6 July 1962: At Judson Church off Washington Square in New York’s Greenwich Village, a three-hour co-operatively produced dance performance was presented free of charge. The public debut of this loosely organised group of choreographers would come to be known as the Judson Dance Theatre. It gave birth to post modern dance, although it would be another fifteen years before that brand name could be affixed.
Birth of the Judson Group
The Judson group grew out of a choreographic workshop led by musician Robert Dunn. These wide-ranging exploratory sessions, held at the Merce Cunningham Studio, attempted to apply to dance the extremities of John Cage’s compositional ideas about music.
Avant Garde
For any choreographer at that point, Cunningham and Cage, collaborators since 1944, represented the brightest beacon of the avant-garde. Cunningham’s ideals – not the least of which is that dance is about nothing but dancing – remain untarnished, and even today are capable of disturbing an audience who likes dance to be predictable and, if not pretty, at least tidy.
Liberation
Judson became a home base for new ideas, a fertile, disruptive point of liberation. In retrospect, it now appears that the Judsonites were more unanimous in what they did not want than in what they were striving to achieve.
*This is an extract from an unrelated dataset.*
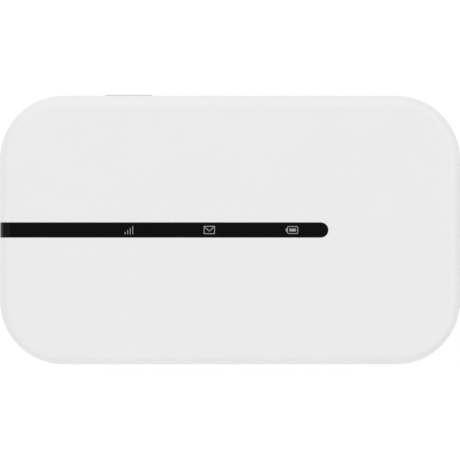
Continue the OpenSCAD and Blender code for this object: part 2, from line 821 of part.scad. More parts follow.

High on their list of positions to be defied was the creeping codification which, by the late 1950s, had turned modern dance into a formulaic, even opulent spectacle more akin to ballet than to stringent radicalism. For the Judsonites, stultification was to be avoided at all costs and they created their rupture by re-thinking, sometimes eliminating, the very framework of dance. They travelled beyond even Cunningham by refusing to accept the notion that someone became a dancer through mastering a dance technique. They wanted to chop dance down to size, and the size they were after was exactly that of both the dancers and their audiences.
Improvisation
Stripping dance of its flounces, cutting out character, and abandoning technique in favour of everyday movement, the Judsonites attempted to shock their audiences awake and to jar them into seeing things from a new perspective. In replacing organisation with the haphazard reality of the moment, these choreographers eventually stepped across the boundaries into improvisation: with the formation of the Grand Union (from 1970 to 1976), dance was turned into a philosophical playground.
Back to Technique
The dust had hardly begun to settle on all the broken rules when several of the new choreographers started creating counterpoints to the rumbustiousness of the Grand Union. Twyla Tharp, Lucinda Childs and Trisha Brown developed highly structured geometrics of movement which were manipulated with mathematical precision. These glacial edifices of pure calculation demanded the strictest of concentration from the performers; they could no longer be danced by ‘the man on the street’ who had been the initial Judson ideal.
Break Up
Having accomplished their groundbreaking, Judson itself broke up. The demise of the Grand Union turned the last remnants of the collective into history, but the questions the Judsonites asked have continued to exert an influence (both pro and con) on virtually all new dance created since.
Distrust
The Judson Dance Theater’s first performances were just months after Rudolf Nureyev’s debut with the Royal Ballet and seven years before the Stuttgart Ballet’s phenomenal first season in New York led to the coining of the phrase ‘ballet boom’. The two realms of modern ballet and unstinting experimentation seemed to be separated by an unbridgeable gap of mutual distrust and misunderstanding. No one, not even the most ambitious of the Judson choreographers, would have predicted that they would grow up into the 1980s establishment, invited to make works for some of the great ballet companies. However, it is the very unpredictability of dance that keeps it eternally fascinating, forever veering off into unexpected directions.
Selling Out?
The catalyst for the explosion was Robert Joffrey. The bombshell he chose was Twyla Tharp. Deuce Coupe, her 1973 creation for the Joffrey Ballet danced to tunes by The Beach Boys, and Push Comes to Shove for Mikhail Baryshnikov and American Ballet Theatre three seasons later, found some of her peers angrily accusing her of selling out. What she was really doing was storming the citadel. Tharp grabbed dance – experimental, classical, jazz, pop and Americana – by the scruff of the neck, tossed it up into the air and let it fall back on the stage in a shower of confetti that resisted any attempts at labelling. The dance world is still reaping the benefits.